## Materials provided

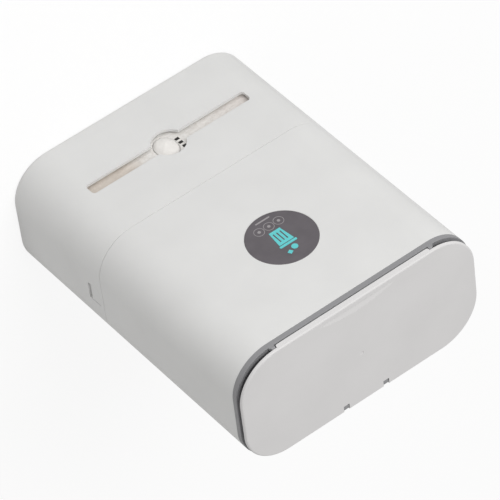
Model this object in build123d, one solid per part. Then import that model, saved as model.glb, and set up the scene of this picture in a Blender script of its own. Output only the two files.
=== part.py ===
"""Small waste bin with a tissue dispenser under it, standing upright.

Frame: X is the width, Y the depth with the front at -Y, Z up.
The origin is the middle of the footprint, on the resting surface. Millimetres.
"""
from build123d import *
import math
import os

# ---- Overall shape --------------------------------------------------------
WIDTH = 200.0             # outside, along X
DEPTH = 96.4              # outside, along Y
CORNER_RADIUS = 31.4      # upright corners of the shells
LID_CORNER_RADIUS = 33.4  # upright corners of the lid
BOX_HEIGHT = 101.0        # tissue box, from the resting surface to the seam
BIN_HEIGHT = 148.2        # bin wall, from the seam to its rim

# ---- Walls and clearances -------------------------------------------------
WALL = 2.2                # shell walls
FLOOR = 2.2               # floors of both shells
BASE_FILLET = 3.0         # rounding under the tissue box
EDGE_BREAK = 0.4          # small rounding on rims and seams
SEAM_GAP = 0.2            # hairline between stacked pieces
PLUG_CLEARANCE = 0.3      # between a plug skirt and the wall round it

# ---- Tissue slot ----------------------------------------------------------
SLOT_LENGTH = 137.0
SLOT_HEIGHT = 10.3
SLOT_Z = 52.8             # height of the slot's and the round hole's centre line
SLOT_END_RADIUS = 2.6
HOLE_RADIUS = 12.8

# ---- Plug skirt and snap catches under the bin ----------------------------
SKIRT_DEPTH = 11.0        # how far the plug skirt reaches below the seam
SKIRT_WALL = 1.8
CATCH_Y = 3.0             # middle of the catches along the side walls
CATCH_WIDTH = 14.0
CATCH_DROP = 4.4          # hook's upper face below the seam
CATCH_HEIGHT = 10.4       # height of the hook
CATCH_TONGUE_TAIL = 1.6   # tongue below the hook
CATCH_SLOT = 0.9          # saw cut on either side of the tongue
WINDOW_TOP_GAP = 0.3
WINDOW_SIDE_GAP = 0.4
WINDOW_BOTTOM_GAP = 1.9
HOOK_SINK = 0.15          # hook face below the outer face of the side wall
HOOK_CHAMFER = 1.2        # sloping nose that lets the hook ride in

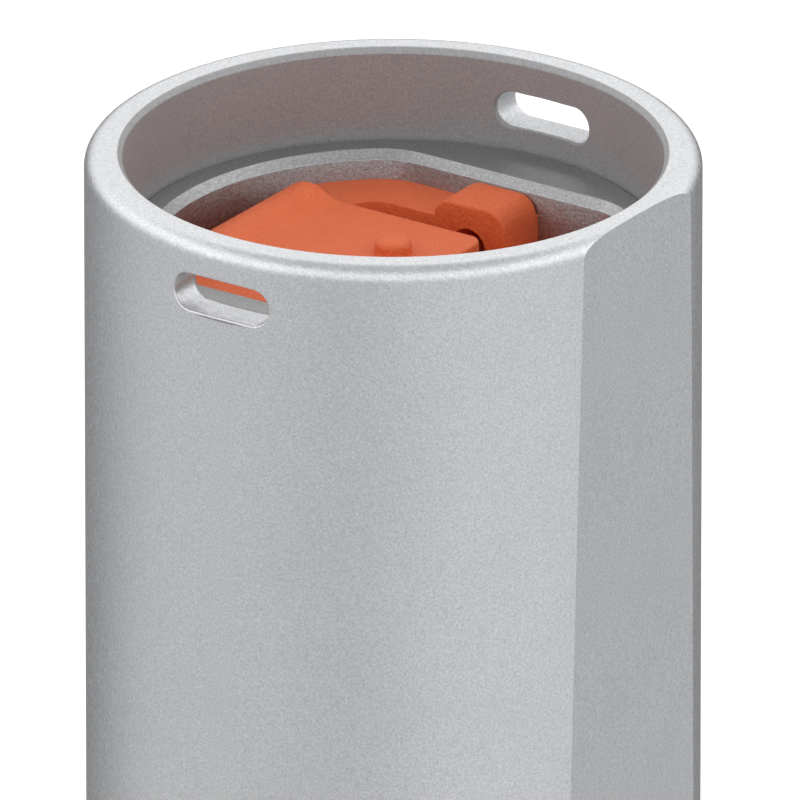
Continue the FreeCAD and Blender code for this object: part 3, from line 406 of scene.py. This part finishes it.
TUBE_METAL = blasted_aluminium("blasted_tube", (0.60, 0.61, 0.62), (0.84, 0.85, 0.87), 0.37,
                               0.030 * MM, shaded_hollows=True)
# The cup is the tube's blasted aluminium in darker colours: painted shade for its place down in the
# post's top
SHADED_CUP_METAL = blasted_aluminium("blasted_cup_painted_shade", (0.31, 0.31, 0.315), (0.51, 0.51, 0.52), 0.40,
                              0.034 * MM, shaded_hollows=False)
MATERIALS = {
    "blasted_aluminium": TUBE_METAL,
    "orange_coating": orange_coat(),
    "galvanised_steel": galvanised_steel(),
    "cast_frame": cast_iron_coating(),
    "collar_steel": turned_steel("turned_collar", (0.66, 0.67, 0.68), 0.30),
    "fastener_steel": zinc_fastener(),
    "black_rubber": moulded("black_rubber", (0.012, 0.012, 0.013), (0.035, 0.034, 0.033),
                            0.72, 0.5 * MM),
    "guide_plastic": moulded("guide_plastic", (0.62, 0.60, 0.54), (0.74, 0.72, 0.66),
                             0.45, 0.8 * MM),
    "spring_black": moulded("spring_black", (0.010, 0.010, 0.012), (0.025, 0.025, 0.028),
                            0.33, 0.4 * MM),
    "rod_chrome": chrome_rod(),
    "machined_steel": machined_steel(),
}
WELD = weld_metal()


# Mesh helpers

def piece_from(bm, name, body, material, smooth_angle=32.0):
    """Makes an object of the mesh, smooth but for its sharp edges, and lets it ride on a body."""
    bmesh.ops.recalc_face_normals(bm, faces=bm.faces)
    mesh = bpy.data.meshes.new(name)
    bm.to_mesh(mesh)
    bm.free()
    if "custom_normal" in mesh.attributes:
        mesh.attributes.remove(mesh.attributes["custom_normal"])
    mesh.shade_smooth()
    mesh.set_sharp_from_angle(angle=math.radians(smooth_angle))
    piece = bpy.data.objects.new(name, mesh)
    bpy.context.scene.collection.objects.link(piece)
    mesh.materials.clear()
    mesh.materials.append(material)
    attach(piece, body)
    return piece


def bridge_rings(bm, rings, closed=False):
    """Joins rings of the same number of points with quads."""
    loops = [[bm.verts.new(point) for point in ring] for ring in rings]
    pairs = list(zip(loops, loops[1:]))
    if closed:
        pairs.append((loops[-1], loops[0]))
    count = len(rings[0])
    for low, high in pairs:
        for k in range(count):
            after = (k + 1) % count
            bm.faces.new((low[k], low[after], high[after], high[k]))
    return loops


def circle(radius, z, count=TUBE_SEGMENTS, x=0.0):
    steps = [2 * math.pi * k / count for k in range(count)]
    return [Vector((x + radius * math.cos(a), radius * math.sin(a), z)) for a in steps]


def arc_points(centre, radius, start, end, count):
    """Points (r, z) on an arc from angle start to angle end, in degrees."""
    angles = [math.radians(start + (end - start) * k / (count - 1)) for k in range(count)]
    return [(centre[0] + radius * math.cos(a), centre[1] + radius * math.sin(a)) for a in angles]


def cut_away(bm, cutters):
    """Takes the cutters, each a bmesh, away from the mesh with exact booleans."""
    scene = bpy.context.scene.collection.objects
    mesh = bpy.data.meshes.new("work")
    bm.to_mesh(mesh)
    bm.free()
    work = bpy.data.objects.new("work", mesh)
    scene.link(work)
    helpers = []
    for cutter in cutters:
        bmesh.ops.recalc_face_normals(cutter, faces=cutter.faces)
        cutter_mesh = bpy.data.meshes.new("cutter")
        cutter.to_mesh(cutter_mesh)
        cutter.free()
        helper = bpy.data.objects.new("cutter", cutter_mesh)
        scene.link(helper)
        helpers.append(helper)
        modifier = work.modifiers.new("cut", "BOOLEAN")
        modifier.operation = "DIFFERENCE"
        modifier.solver = "EXACT"
        modifier.object = helper
    bpy.context.view_layer.update()
    result = bmesh.new()
    result.from_object(work, bpy.context.evaluated_depsgraph_get())
    for helper in helpers + [work]:
        data = helper.data
        bpy.data.objects.remove(helper)
        bpy.data.meshes.remove(data)
    return result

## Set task
Include the first line, the line containing "HOLE_RADIUS = 12.8", and every line between them, copied exactly from the material above; output no other line.

## Reply
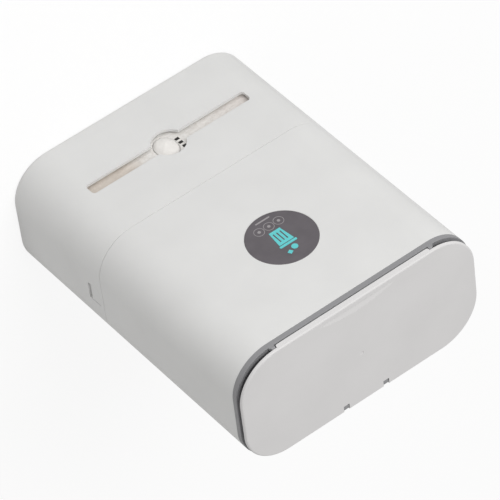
Model this object in build123d, one solid per part. Then import that model, saved as model.glb, and set up the scene of this picture in a Blender script of its own. Output only the two files.
=== part.py ===
"""Small waste bin with a tissue dispenser under it, standing upright.

Frame: X is the width, Y the depth with the front at -Y, Z up.
The origin is the middle of the footprint, on the resting surface. Millimetres.
"""
from build123d import *
import math
import os

# ---- Overall shape --------------------------------------------------------
WIDTH = 200.0             # outside, along X
DEPTH = 96.4              # outside, along Y
CORNER_RADIUS = 31.4      # upright corners of the shells
LID_CORNER_RADIUS = 33.4  # upright corners of the lid
BOX_HEIGHT = 101.0        # tissue box, from the resting surface to the seam
BIN_HEIGHT = 148.2        # bin wall, from the seam to its rim

# ---- Walls and clearances -------------------------------------------------
WALL = 2.2                # shell walls
FLOOR = 2.2               # floors of both shells
BASE_FILLET = 3.0         # rounding under the tissue box
EDGE_BREAK = 0.4          # small rounding on rims and seams
SEAM_GAP = 0.2            # hairline between stacked pieces
PLUG_CLEARANCE = 0.3      # between a plug skirt and the wall round it

# ---- Tissue slot ----------------------------------------------------------
SLOT_LENGTH = 137.0
SLOT_HEIGHT = 10.3
SLOT_Z = 52.8             # height of the slot's and the round hole's centre line
SLOT_END_RADIUS = 2.6
HOLE_RADIUS = 12.8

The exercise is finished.